One explanation for this is that, while we’re losing faith in religion, we’re getting fed up being sceptical and smarty-pants about everything. Besides, let’s face it, we all need a little mystery in our lives, something to make us shiver or thrill. Many of us suffer from achluophobia, while some poor souls have terrible pneumatiphobia. And I don’t mean a fear of tyres. A former partner of mine used to see a shadowy figure standing at the end of the bed. Not me, you fools. It was her deceased grandfather.
Personally, I found it a bit rude that he should just stand there uninvited. This spectral poltroon comes over from the Other Side and says: “I think I’ll just gawp at them for a bit.” My partner, who experienced this in that state half way between sleeping and waking, not unnaturally used to scream in the middle of the night. All of which meant that I got all the funny looks from neighbours the next morning.
Fear of the dark or of spirits surely calls for a light to be shone, though we’re not just talking ghosts here. Minds are opening to UFOs and Highland second sight, too. These were among the subjects that came up last weekend, as was temporarily travelling through time, which is fine if you’ve a spare five minutes.
Nick Pope, a UFO expert, spoke at the study day of “an exponential rise in the data”. He was referring to the paranormal generally, and it could be -- in my view -- that our confessional culture has led citizens to feel less backward about coming forward with what used to be kept secret for complex reasons of personal sanity, shame and guilt. From ghastly war experiences to childhood abuse, it’s legit to let it all out.
Having a ghost in your house can even be a source of pride. The Sunday Herald quoted Dr Ann Winsper saying: “A couple of years ago, people who had a ghost in their house didn’t want to tell anyone. They were scared. But now people are, like, ‘I’ve a ghost in my house -- brilliant.’ And people are jealous of them.” This is probably true. Still, I wouldn’t mention it in your property schedule.

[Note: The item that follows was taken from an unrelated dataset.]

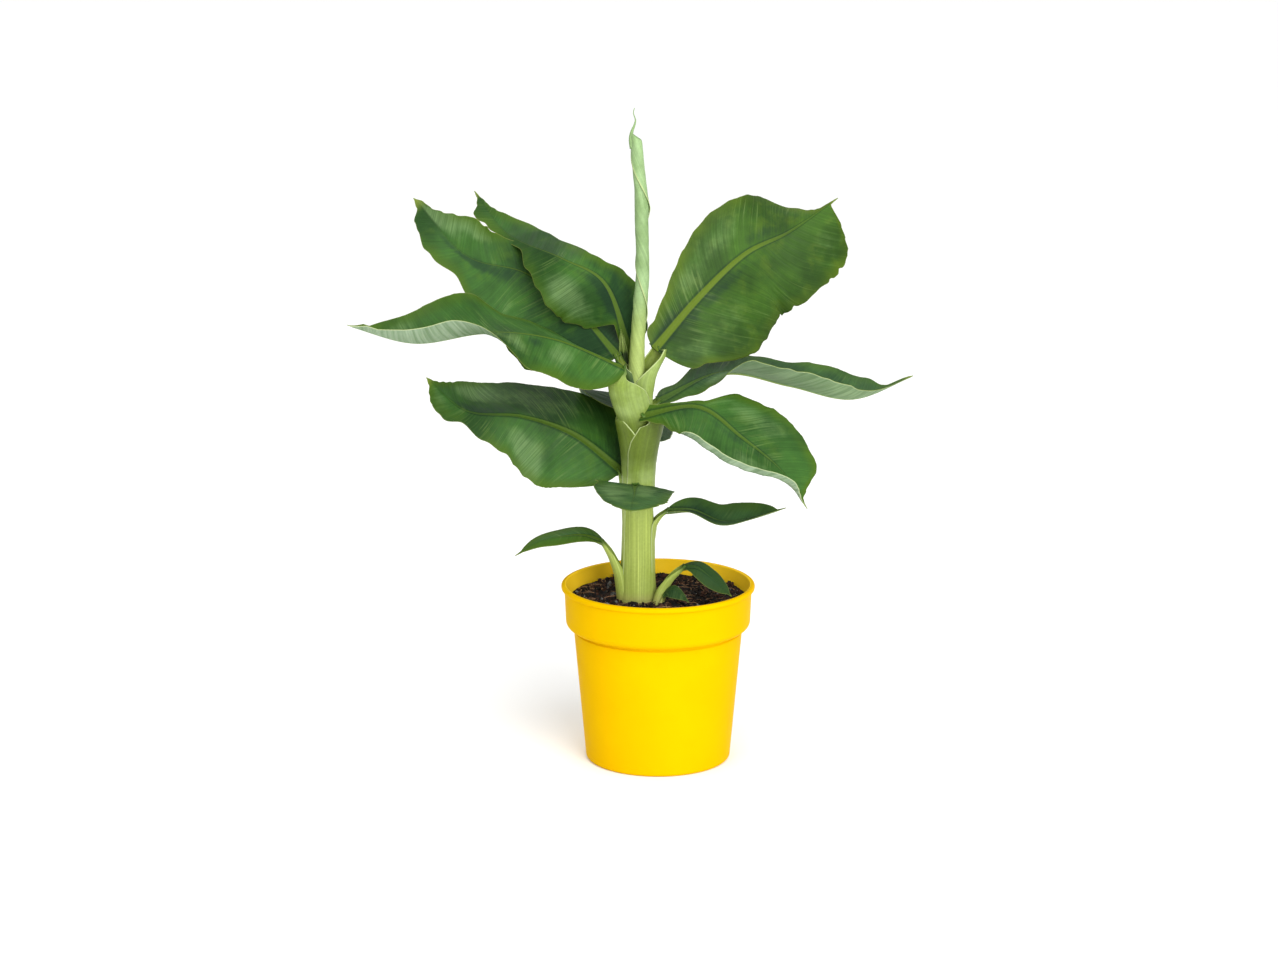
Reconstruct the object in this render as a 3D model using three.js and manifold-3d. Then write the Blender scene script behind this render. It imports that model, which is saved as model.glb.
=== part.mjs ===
// A young dwarf banana plant in a round plastic pot.
// Millimetres, +Z up. The origin is the middle of the pot's flat underside, and -Y faces the viewer.
import * as THREE from "three";
import { LoftGeometry } from "three/addons/geometries/LoftGeometry.js";
import { mergeVertices } from "three/addons/utils/BufferGeometryUtils.js";
import Module from "manifold-3d";

const wasm = await Module();
wasm.setup();

// Clearance between two neighbouring pieces.
const GAP = 0.3;

// The pot: a tapered body under a wider collar with a rolled lip.
const POT = {
  height: 177,
  rimRadius: 95,
  footRadius: 71,
  collarFoot: 133,
  bodyTopRadius: 83,
  collarTopRadius: 92,
  collarCorner: 7,
  footCorner: 3,
  lipHeight: 5,
  wall: 2.6,
  floor: 4,
  sides: 48,
};

// The soil stands a finger's width below the rim.
const SOIL = { level: 162, lump: 3, rings: 6, clearRadius: 30 };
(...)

It’s easy to mock this stuff, while at the same time experiencing a kind of spooky suspicion there are more things in heaven and earth than we ken aboot. The trouble, as ever, is evidence. It’s arguable that you believe what you want to believe and, accordingly, see what you want to see. As a sidenote, it’s sometimes thought that the heaven you envisage is the heaven you get, so it could be bucolic fields or a bookie’s.

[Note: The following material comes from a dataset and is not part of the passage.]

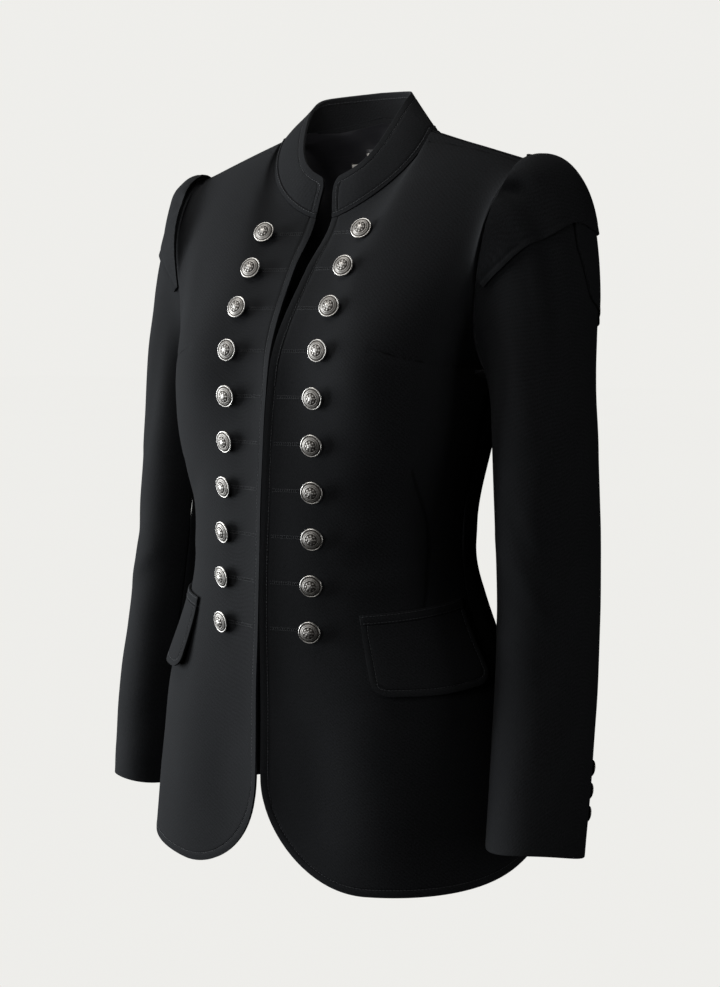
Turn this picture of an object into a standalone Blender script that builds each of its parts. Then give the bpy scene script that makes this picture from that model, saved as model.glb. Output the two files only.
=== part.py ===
"""A fitted stand-collar jacket with two rows of domed buttons, flap pockets and pleated
sleeve heads, holding the shape in which it is worn.

Metres, +Z up. +X is the wearer's left and -Y the front. The origin is the middle of the
shoulders, level with the neck points, where the wearer's shoulders carry the jacket.
Every cloth piece is a closed wall: a grid of points worked out from sections of the
garment, the same grid moved inwards by the cloth's thickness, and a rim. What lies on a
panel is made from that panel's own surface, moved outwards. The wearer's right side is
the left side mirrored, apart from how the sleeves hang.
"""

import math
from collections import namedtuple

import bpy
import numpy as np
from mathutils import Vector
from mathutils.bvhtree import BVHTree

# Cloth and seams
CLOTH = 0.0020
COLLAR_CLOTH = 0.0026
LAYER_CLOTH = 0.0018
LINING_CLOTH = 0.0010
SEAM_GAP = 0.0003
SLEEVE_GAP = 0.0005
LAYER_GAP = 0.0004

# Body
CHEST_Z = -0.215
HEM_Z = -0.6540
HEM_RISE = 0.145
CUTAWAY_WIDTH = 0.100
CUTAWAY_HEIGHT = 0.100
BODY_ROWS = 17
EDGE_SPRING = 0.0115
SPRING_WIDTH = 0.020
BUST_DEPTH = 0.0125
BUST_X = 0.092
BUST_Z = -0.205

# Neck and shoulders
FRONT_NECK = np.array([0.0090, -0.0420, -0.0780])
SHOULDER_NECK = np.array([0.0845, 0.0080, 0.0])
NAPE = np.array([0.0, 0.0600, 0.0170])
SHOULDER_TIP = np.array([0.1830, 0.0100, -0.0320])
FRONT_NECK_SHARE = 0.45
BACK_NECK_SHARE = 0.42
TIP_SHARE = 0.84
SHOULDER_WAY = np.array([0.0, 0.85, 0.52])
MIRROR = np.array([-1, 1, 1])

# Collar
COLLAR_CORNER = 0.012
COLLAR_HEIGHT = 0.036
COLLAR_BOW = 0.0012

# Sleeves
BICEP_Z = -0.25
CUFF_SLANT = 0.005
CUFF_SEAM_FALL = 0.004
HIND_SEAM = -42.0
FORE_SEAM = 142.0
PLEAT_DEPTH = 0.0032
BACK_PLEAT_SHARE = 0.6
HEAD_FLARE = 0.0012

# How a sleeve leaves the armhole: outwards, backwards and up at the shoulder, down below
CAP_OUT = 0.15
CAP_BACK = 0.07
CAP_RISE = 0.0525
CAP_FRONT_RISE_LOSS = 0.02
CAP_HIND_BACK = 0.06
UNDERARM_OUT = 0.02
UNDERARM_FALL = 0.08
CAP_FULLNESS = 0.69
SHOULDER_FULLNESS = 0.13
BACKWARD_FULLNESS = 0.20
HIND_FULLNESS = 0.25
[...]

But most of the increasing volumes of anecdotal evidence, so to say, comes from citizens who’d no previous interest, while with the typically infuriating paradox that lies at the heart of human experience, dedicated investigators -- such as the SSPR -- rarely see anything themselves and, beyond witness accounts, very little is independently corroborated.
It could all be wish fulfilment, hallucination or plain old flummery-tummery. But, according to SSPR president Nick Kyle: “The consensus among scientists is that the existence of paranormal phenomena is no longer in doubt. The nature of that phenomena is what is being studied.”
I’m aware there’s a conflation of subjects here. You might believe in ghosts but not UFOs. You might find time travel bleedin’ obvious, while seeing nothing in second sight. The key lies in keeping an open mind while constantly affirming that one isn’t daft.